[Rows from a 3D modeling dataset]
========================================
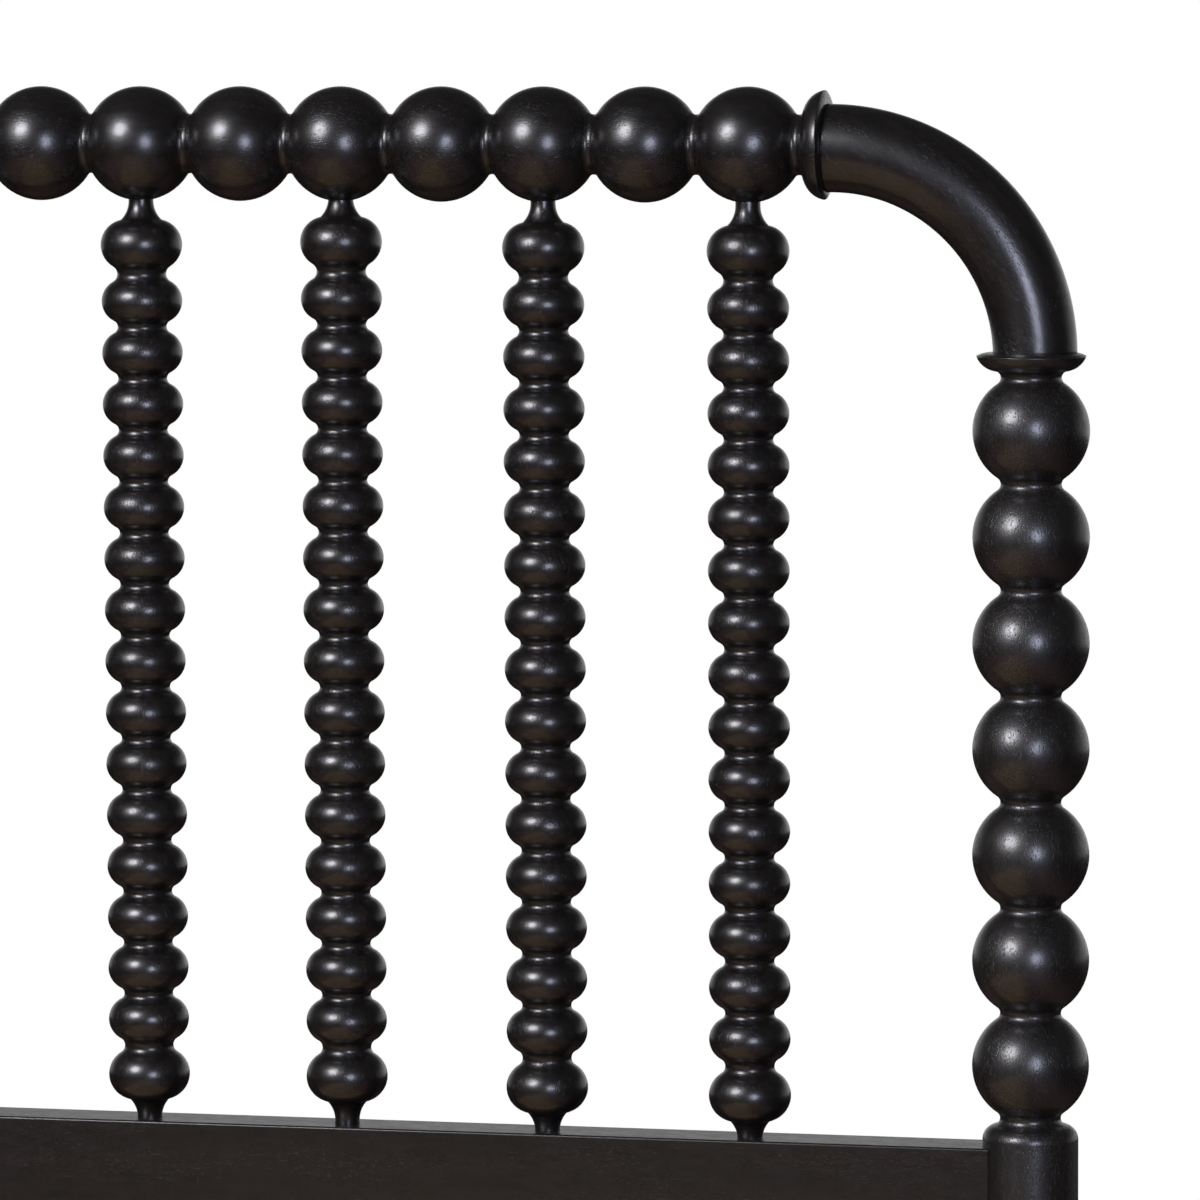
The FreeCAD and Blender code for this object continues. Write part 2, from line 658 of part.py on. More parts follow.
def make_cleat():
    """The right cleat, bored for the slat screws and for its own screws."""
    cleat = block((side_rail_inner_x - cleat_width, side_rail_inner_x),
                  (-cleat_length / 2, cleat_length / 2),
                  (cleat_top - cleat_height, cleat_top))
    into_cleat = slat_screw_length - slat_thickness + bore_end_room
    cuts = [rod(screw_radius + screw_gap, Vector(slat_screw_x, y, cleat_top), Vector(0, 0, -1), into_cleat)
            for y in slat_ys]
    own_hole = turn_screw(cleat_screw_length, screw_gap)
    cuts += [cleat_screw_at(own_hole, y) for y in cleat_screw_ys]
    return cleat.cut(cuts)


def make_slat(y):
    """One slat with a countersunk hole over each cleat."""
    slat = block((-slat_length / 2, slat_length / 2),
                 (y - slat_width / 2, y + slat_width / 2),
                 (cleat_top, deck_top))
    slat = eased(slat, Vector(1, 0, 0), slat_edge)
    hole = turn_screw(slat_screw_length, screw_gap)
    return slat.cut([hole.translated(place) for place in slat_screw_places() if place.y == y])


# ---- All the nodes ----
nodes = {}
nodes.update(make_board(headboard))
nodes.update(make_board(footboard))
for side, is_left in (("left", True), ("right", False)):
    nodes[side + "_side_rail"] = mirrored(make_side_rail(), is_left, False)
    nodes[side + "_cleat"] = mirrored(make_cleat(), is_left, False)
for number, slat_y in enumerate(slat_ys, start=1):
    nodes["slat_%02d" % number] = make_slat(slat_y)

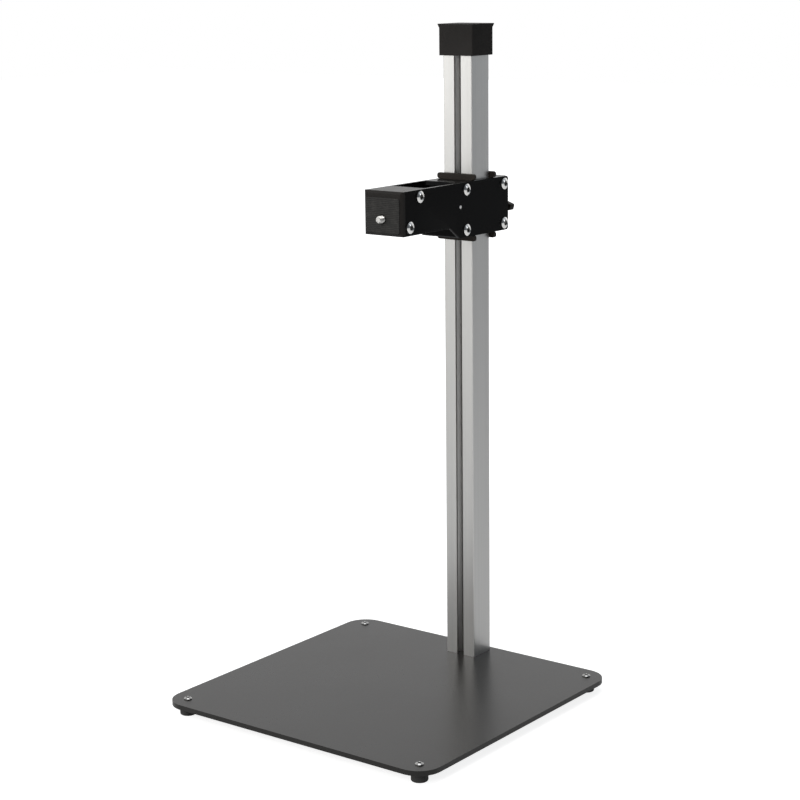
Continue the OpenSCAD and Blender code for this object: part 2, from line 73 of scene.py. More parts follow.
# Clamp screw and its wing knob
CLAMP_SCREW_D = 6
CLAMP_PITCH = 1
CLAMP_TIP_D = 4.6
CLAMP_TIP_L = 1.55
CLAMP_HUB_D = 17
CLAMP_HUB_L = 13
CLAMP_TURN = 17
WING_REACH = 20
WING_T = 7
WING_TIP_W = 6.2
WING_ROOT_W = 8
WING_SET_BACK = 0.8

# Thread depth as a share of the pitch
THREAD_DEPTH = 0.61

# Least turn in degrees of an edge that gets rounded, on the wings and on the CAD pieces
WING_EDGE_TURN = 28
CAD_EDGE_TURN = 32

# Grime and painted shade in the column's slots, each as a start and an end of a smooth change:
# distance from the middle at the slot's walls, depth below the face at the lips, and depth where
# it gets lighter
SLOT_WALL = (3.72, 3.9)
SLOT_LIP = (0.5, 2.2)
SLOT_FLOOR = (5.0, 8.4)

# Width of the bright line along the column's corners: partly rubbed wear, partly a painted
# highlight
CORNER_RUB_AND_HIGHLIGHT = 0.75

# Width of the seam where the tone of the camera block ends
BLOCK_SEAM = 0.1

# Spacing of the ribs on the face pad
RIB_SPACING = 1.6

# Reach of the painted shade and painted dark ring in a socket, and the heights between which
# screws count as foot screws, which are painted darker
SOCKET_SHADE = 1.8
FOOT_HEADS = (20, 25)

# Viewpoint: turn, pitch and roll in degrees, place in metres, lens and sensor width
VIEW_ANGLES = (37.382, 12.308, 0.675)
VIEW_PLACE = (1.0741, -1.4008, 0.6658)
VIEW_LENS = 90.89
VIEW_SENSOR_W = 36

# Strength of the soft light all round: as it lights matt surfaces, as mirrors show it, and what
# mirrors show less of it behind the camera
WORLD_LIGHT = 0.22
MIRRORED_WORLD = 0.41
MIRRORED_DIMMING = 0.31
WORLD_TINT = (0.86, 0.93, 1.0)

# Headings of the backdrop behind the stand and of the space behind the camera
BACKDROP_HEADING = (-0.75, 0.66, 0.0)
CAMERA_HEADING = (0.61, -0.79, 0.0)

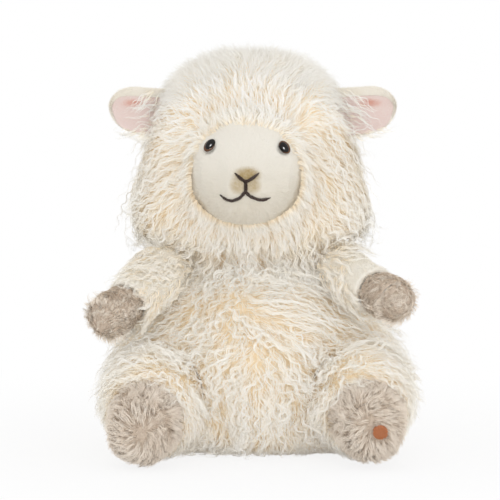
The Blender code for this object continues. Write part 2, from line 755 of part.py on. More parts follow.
========================================
[Prompt] Return every line holding the word "continues" from the records.

[Expected answer]
The FreeCAD and Blender code for this object continues. Write part 2, from line 658 of part.py on. More parts follow.
The Blender code for this object continues. Write part 2, from line 755 of part.py on. More parts follow.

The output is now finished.